Chrome engineers also say that bringing phishing under control remains a major priority. The effort combines Chrome's own scanning and monitoring with advocating that sites adopt best practices in credential management and web authentication. And Google is working to teach users about ways they can help protect themselves through measures like physical authentication tokens.

"Password phishing is a huge problem right now," Schuh says. "Everybody knows someone who’s gotten password phished, and it played a significant role in the 2016 election. I will be very, very upset if three to five years from now password phishing is still something that we don’t feel we’ve largely solved."

Perhaps most notably, the team says that its next HTTPS-scale project will be working to redesign how URLs are displayed on the web as part of an effort to reimagine identity online.
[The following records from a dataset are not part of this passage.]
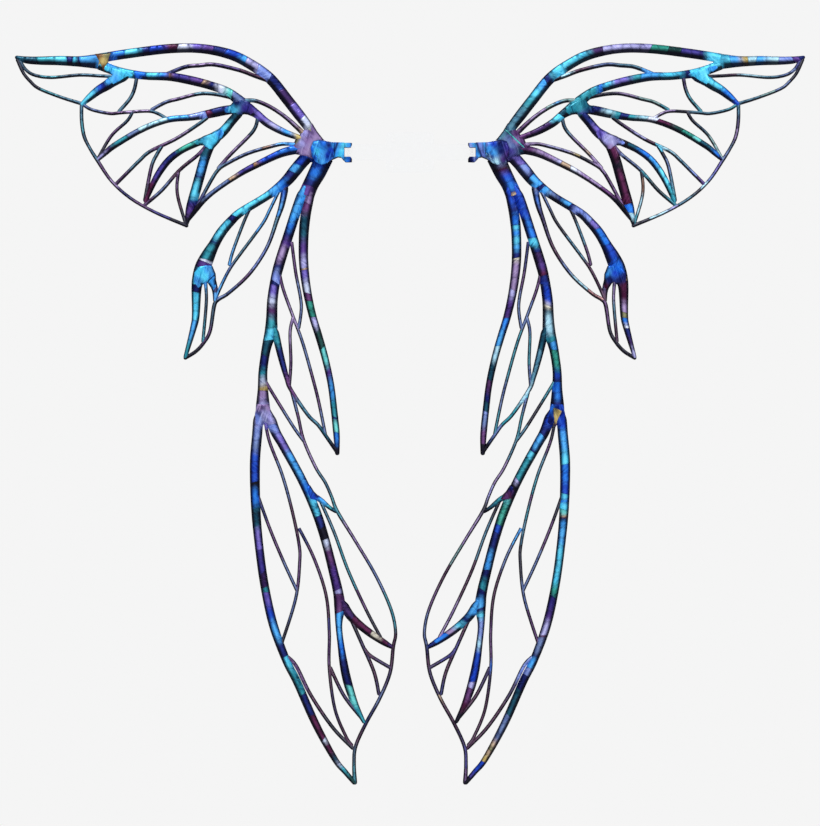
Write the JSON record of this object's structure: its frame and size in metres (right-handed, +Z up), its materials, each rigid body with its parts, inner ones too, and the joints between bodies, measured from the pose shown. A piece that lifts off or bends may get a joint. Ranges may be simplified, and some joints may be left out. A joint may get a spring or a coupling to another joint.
{
  "type": "fairy wings",
  "caption": "Pair of butterfly-shaped costume wings of open, film-wrapped veins, hinged on a clear back plate, with forewings that fold down.",
  "frame": {"origin": "middle of the back yoke, on its mid-thickness, halfway between the two root hinges", "axes": "+X along the span to the wings on the right of a front view, +Y from the front of the wings towards the back of the yoke, +Z up"},
  "size_m": [0.9866, 0.0225, 0.9265],
  "materials": {
    "clear_sheet": "clear, polished",
    "steel": "satin",
    "washer": "matte",
    "hub_blue": "pearlescent film",
    "plate_blue": "pearlescent film",
    "left_forewing_film": "pearlescent film in bands",
    "right_forewing_film": "pearlescent film in bands",
    "left_midwing_film": "pearlescent film in bands",
    "right_midwing_film": "pearlescent film in bands",
    "left_tail_film": "pearlescent film in bands",
    "right_tail_film": "pearlescent film in bands",
    "left_vein_film": "pearlescent film in bands",
    "right_vein_film": "pearlescent film in bands"
  },
  "bodies": {
    "root": {"back_yoke": "clear_sheet", "hinge_pins": "clear_sheet"},
    "left_wing": {"left_root_hub": "hub_blue", "left_hub_front_plate": "plate_blue", "left_pivot_stud": "steel", "left_friction_washers": "washer", "left_hub_screws": "steel", "left_midwing_spar": "left_midwing_film", "left_midwing_spurs": "left_midwing_film", "left_midwing_edge_wire": "left_vein_film", "left_midwing_veins": "left_vein_film", "left_tail_trunk": "left_tail_film", "left_tail_upper_spar": "left_tail_film", "left_tail_inner_spar": "left_tail_film", "left_tail_outer_spar": "left_tail_film", "left_tail_lower_spar": "left_tail_film", "left_tail_branch_spars": "left_tail_film", "left_tail_edge_wire": "left_vein_film", "left_tail_long_veins": "left_vein_film", "left_tail_short_veins": "left_vein_film"},
    "right_wing": {"right_root_hub": "hub_blue", "right_hub_front_plate": "plate_blue", "right_pivot_stud": "steel", "right_friction_washers": "washer", "right_hub_screws": "steel", "right_midwing_spar": "right_midwing_film", "right_midwing_spurs": "right_midwing_film", "right_midwing_edge_wire": "right_vein_film", "right_midwing_veins": "right_vein_film", "right_tail_trunk": "right_tail_film", "right_tail_upper_spar": "right_tail_film", "right_tail_inner_spar": "right_tail_film", "right_tail_outer_spar": "right_tail_film", "right_tail_lower_spar": "right_tail_film", "right_tail_branch_spars": "right_tail_film", "right_tail_edge_wire": "right_vein_film", "right_tail_long_veins": "right_vein_film", "right_tail_short_veins": "right_vein_film"},
    "left_forewing": {"left_forewing_root_plate": "left_forewing_film", "left_forewing_tip_spar": "left_forewing_film", "left_forewing_leading_spar": "left_forewing_film", "left_forewing_mid_spar": "left_forewing_film", "left_forewing_fan_spar_upper": "left_forewing_film", "left_forewing_fan_spar_middle": "left_forewing_film", "left_forewing_branch_spars": "left_forewing_film", "left_forewing_root_spar": "left_forewing_film", "left_forewing_edge_wire": "left_vein_film", "left_forewing_long_veins": "left_vein_film", "left_forewing_short_veins": "left_vein_film"},
    "right_forewing": {"right_forewing_root_plate": "right_forewing_film", "right_forewing_tip_spar": "right_forewing_film", "right_forewing_leading_spar": "right_forewing_film", "right_forewing_mid_spar": "right_forewing_film", "right_forewing_fan_spar_upper": "right_forewing_film", "right_forewing_fan_spar_middle": "right_forewing_film", "right_forewing_branch_spars": "right_forewing_film", "right_forewing_root_spar": "right_forewing_film", "right_forewing_edge_wire": "right_vein_film", "right_forewing_long_veins": "right_vein_film", "right_forewing_short_veins": "right_vein_film"}
  },
  "joints": [
    {"name": "left_wing_swing", "type": "hinge", "parent": "root", "child": "left_wing", "pos_m": [-0.077, 0, 0], "axis": [0, 0, 1], "range_deg": [-15, 80]},
    {"name": "right_wing_swing", "type": "hinge", "parent": "root", "child": "right_wing", "pos_m": [0.077, 0, 0], "axis": [0, 0, -1], "range_deg": [-15, 80]},
    {"name": "left_forewing_fold", "type": "hinge", "parent": "left_wing", "child": "left_forewing", "pos_m": [-0.11, 0, 0], "axis": [0, -1, 0], "range_deg": [0, 90]},
    {"name": "right_forewing_fold", "type": "hinge", "parent": "right_wing", "child": "right_forewing", "pos_m": [0.11, 0, 0], "axis": [0, 1, 0], "range_deg": [0, 90]}
  ]
}
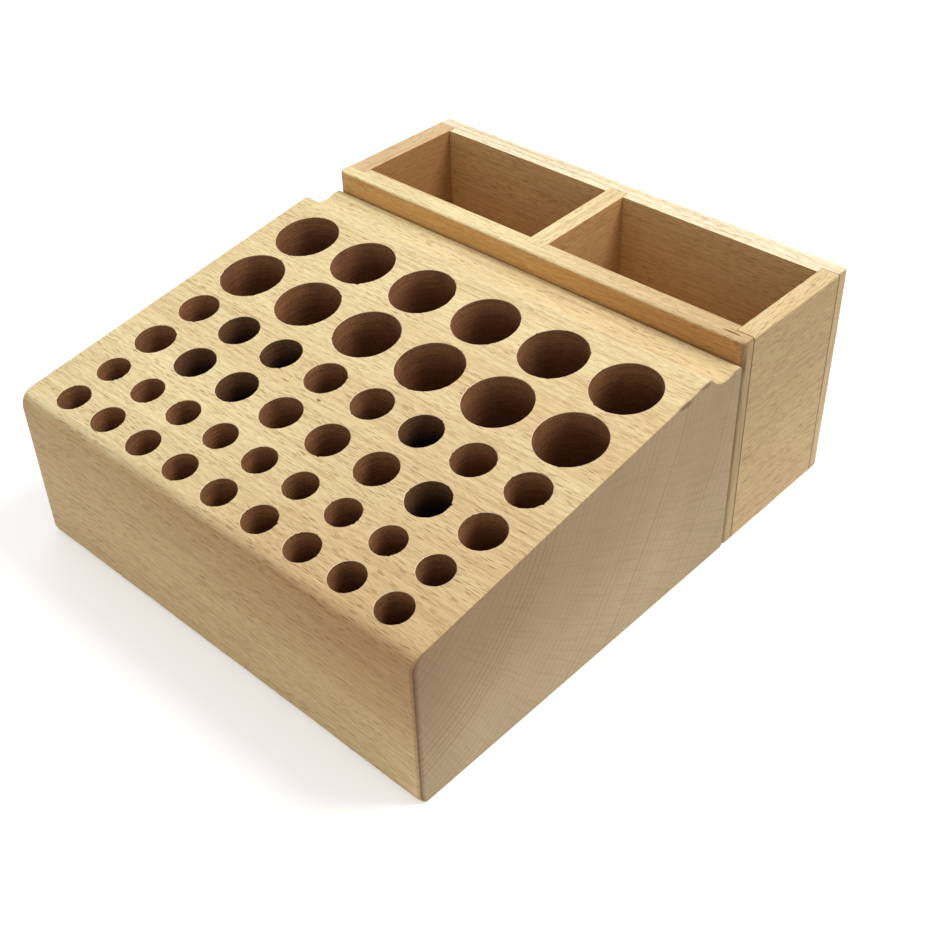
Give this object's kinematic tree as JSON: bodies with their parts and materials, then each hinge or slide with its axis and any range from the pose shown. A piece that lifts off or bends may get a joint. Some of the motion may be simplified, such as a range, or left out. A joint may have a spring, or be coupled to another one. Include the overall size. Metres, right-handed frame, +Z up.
{
  "type": "wooden tool holder",
  "caption": "Desk holder of pale wood for hand tools: a sloping drilled block with an open two-compartment box behind it.",
  "frame": {"origin": "on the table under the middle of the holder", "axes": "+X across the holder to its right, +Y from the front to the box at the back, +Z up"},
  "size_m": [0.128, 0.146, 0.058],
  "materials": {
    "beech_block": "sanded, unvarnished",
    "beech_board": "sanded, unvarnished",
    "floor_board": "sanded, unvarnished"
  },
  "bodies": {
    "root": {"tool_block": "beech_block", "box_front_wall": "beech_board", "box_back_wall": "beech_board", "box_left_end": "beech_board", "box_right_end": "beech_board", "box_divider": "beech_board", "box_floor_panel": "floor_board"}
  },
  "joints": []
}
The team says that if users have a better way to track which entities they're interacting with at a given time, they will be better able to make decisions about who to trust when and for what. But any effort to rework the URL ecosystem will inevitably be deeply divisive. "It’s just going to be really hard and controversial to make people step away from URLs as they are now," Tabriz says.

For better or worse, all its years of grappling with industry and community pushback has emboldened the Chrome security team to take on more and more expansive web ecosystem projects like this. And though it's generally been for the better so far, Chrome's reach combined with Google's general dominance mean the stakes are high for the next 10 years. The web community will be watching to see how much Chrome truly values pluralism as the service gains more and more control online.